There's got to be a better way, right?  Thin provisioning might be part of the answer, but I only start to see real gains there by increasing the standard size of the VMFS (thereby increasing the number of VMs I have in each container…), but then I have to start worrying about how many VMs I have per LUN.  Any ideas out there on how I can be more efficient and bring the actual storage needed close to the storage I'm generating revenue from?

16,748 total views, no views today


6 Responses to Disk Sizing Dilemma

  1. Paulmon says:

    We offer a similar IaaS/Cloud offering built in house using VMWare. I purposely decided not to use VMFS with FC/iSCSI LUNs, too complicated & too inflexible. I elected to use Netapp NFS – My aggregates and volumes being virtual I’m not encumbered by the limitations you’re now facing with your LUNs. Combine this with features such as VMWare thin provisioned disks, Netapp deduplication and Netapp features such as Flexclone and my experience and you’re left with a very flexible environment that consumes far less disk than a more traditional FC SAN approach.
    We’re seeing ~79% deduplication which results in considerable cost savings. We then charge the customer based on disk consumed.
    More over because I can mount these NFS mounts on any server we can then run reports on amount of disk consumed by VM taking into account every piece of the VM including memory, swap, etc. We charge them for space used on disk and a simple job server with the required NFS mounts and an interface to our biller calculates that.
    I really believe NFS is the perfect protocol for VMWare deployments in the Cloud/IaaS space.

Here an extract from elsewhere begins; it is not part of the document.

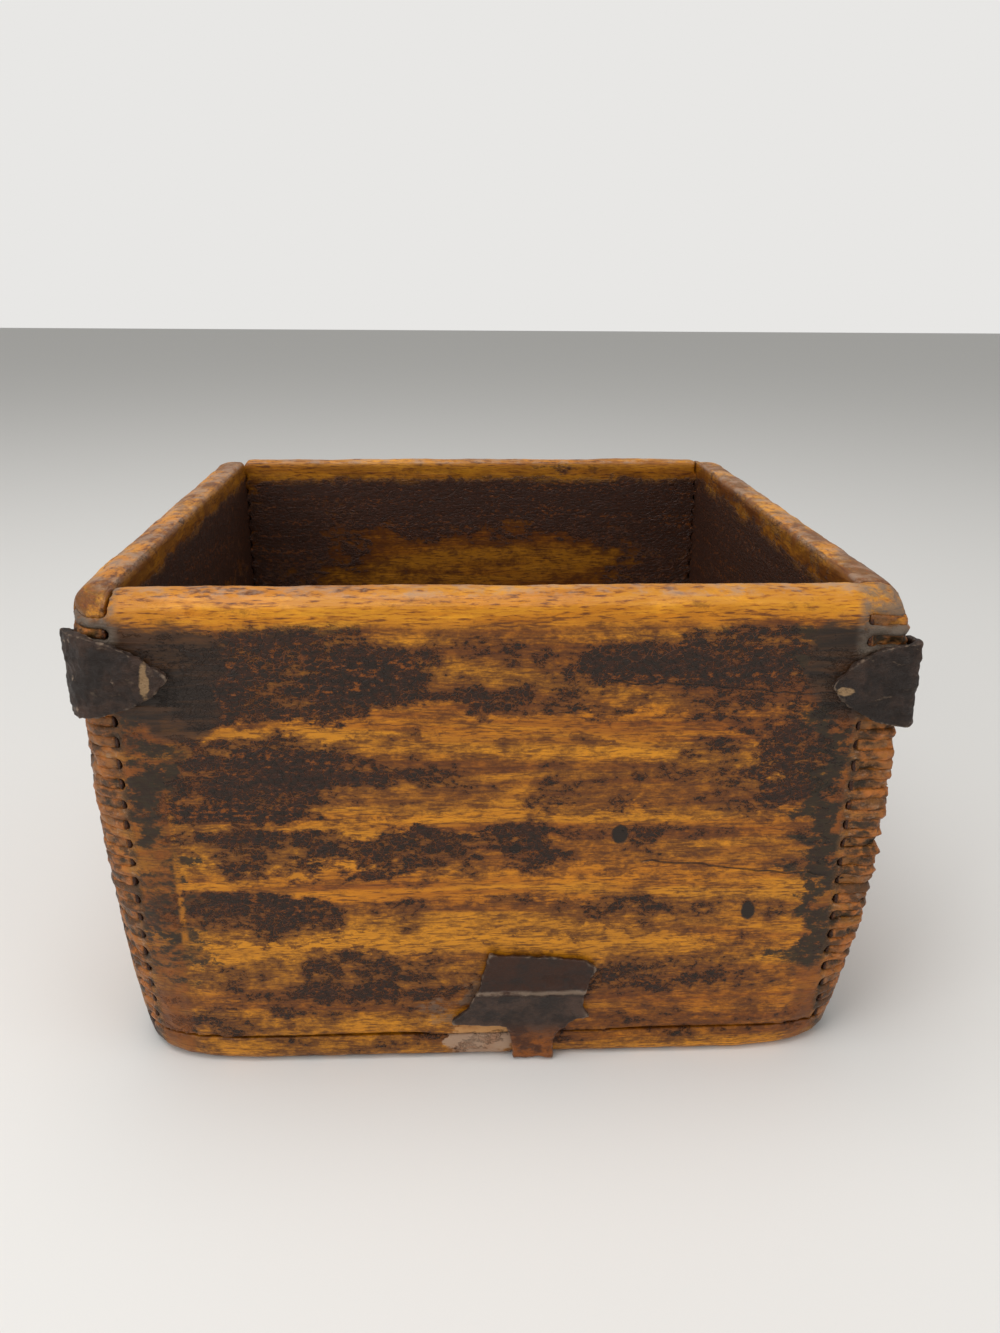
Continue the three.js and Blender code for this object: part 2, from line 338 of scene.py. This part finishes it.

  2. Great point. We try and balance our offering between performance and value, and I think we err on the side of performance sometimes. Our customers are looking at this as enterprise-class infrastrcuture, and we try and live up to that expectation, in this case maybe to a fault.
    On the NFS trail, my biggest fear there is multi-pathing. How are you providing the VMware hosts with redundant connections to the storage in case of NIC/path/SAN failure? We are moving everything to 10GB in the next few months so I’m not as worried about the throughput as I was in the past, but I know how many times the multi-pathing has averted a customer-impacting issue and I’m hesitant to give it up.

  3. Paulmon says:

    Storage is done via HP Virtual Connect modules in the blade chassis, so we have active passive networks handling the storage, fail over is virtually (no pun intended) instantaneous, VM can’t tell it has happened, and any user on the system can’t tell. The storage has redundant interfaces as do the hosts. It’s a total non-issue. I haven’t seen throughput of the network handling the storage as a problem, there are usually many other bottlenecks long before that becomes a problem and with 10Gb you’re performance bottle neck becomes the spindles.
    As for your push to enterprise-class infrastructure, don’t knock NFS, particularly 10Gb, if done right it’s every bit as good, and in this case many times better, than FC.
    Netapp snapshots combined with NFS I believe is a huge advantage. No performance hit to the filer when the snapshot is created, unlike most competing snapshot technologies. Those snapshots allow us to offer “self service” restore of customer VMs through our portal. When customers sign up they’re able to choose their snapshot level. Because our portal infrastructure and API systems can “see” the NFS storage we can manipulate the Netapp Snapshots of the VMDKs, again, just more flexibility. Want single file restore for a customer out of a VMDK? No problem, mount the snapshotted VMDK on a dedicated API server, grab the file, download to customer via portal. Better still expose it as an SMB share to the customer’s VM and have the customer copy it.

  4. This is great feedback, thank you for taking the time. Being able to deal with files rather than filesystems definitely sounds like it has its upside. We’ve always used NFS for ISO-Stores and such, but I’ll definitely throw some NFS into the lab for the VMs themselves and see what happens. The dedupe and snapshots combined with a good development team seems to have created you something that your customers find valuable, and that’s the whole reason for doing this, right?

  5. Paulmon says:

    I look forward to your next blog post about NFS. ;)
    At the end of the day I firmly believe the traditional server hosting business is doomed, it might take 10-15 years but the cloud WILL replace this model in all but edge cases. There is much that needs to happen between now and then, and some of that is simply educating the customers. Some of it is additional security layers. Some of it is out of necessity, building large customer facing data centers just isn’t sustainable.

  6. Amen, brotha. The current capital crunch is certainly moving things in that direction quicker, but I believe it’s also giving customers a taste of the value the “enterprise cloud” provides. No matter what the credit markets do in the future, most of the people who have found this business model aren’t ever going back to owning their own infrastructure!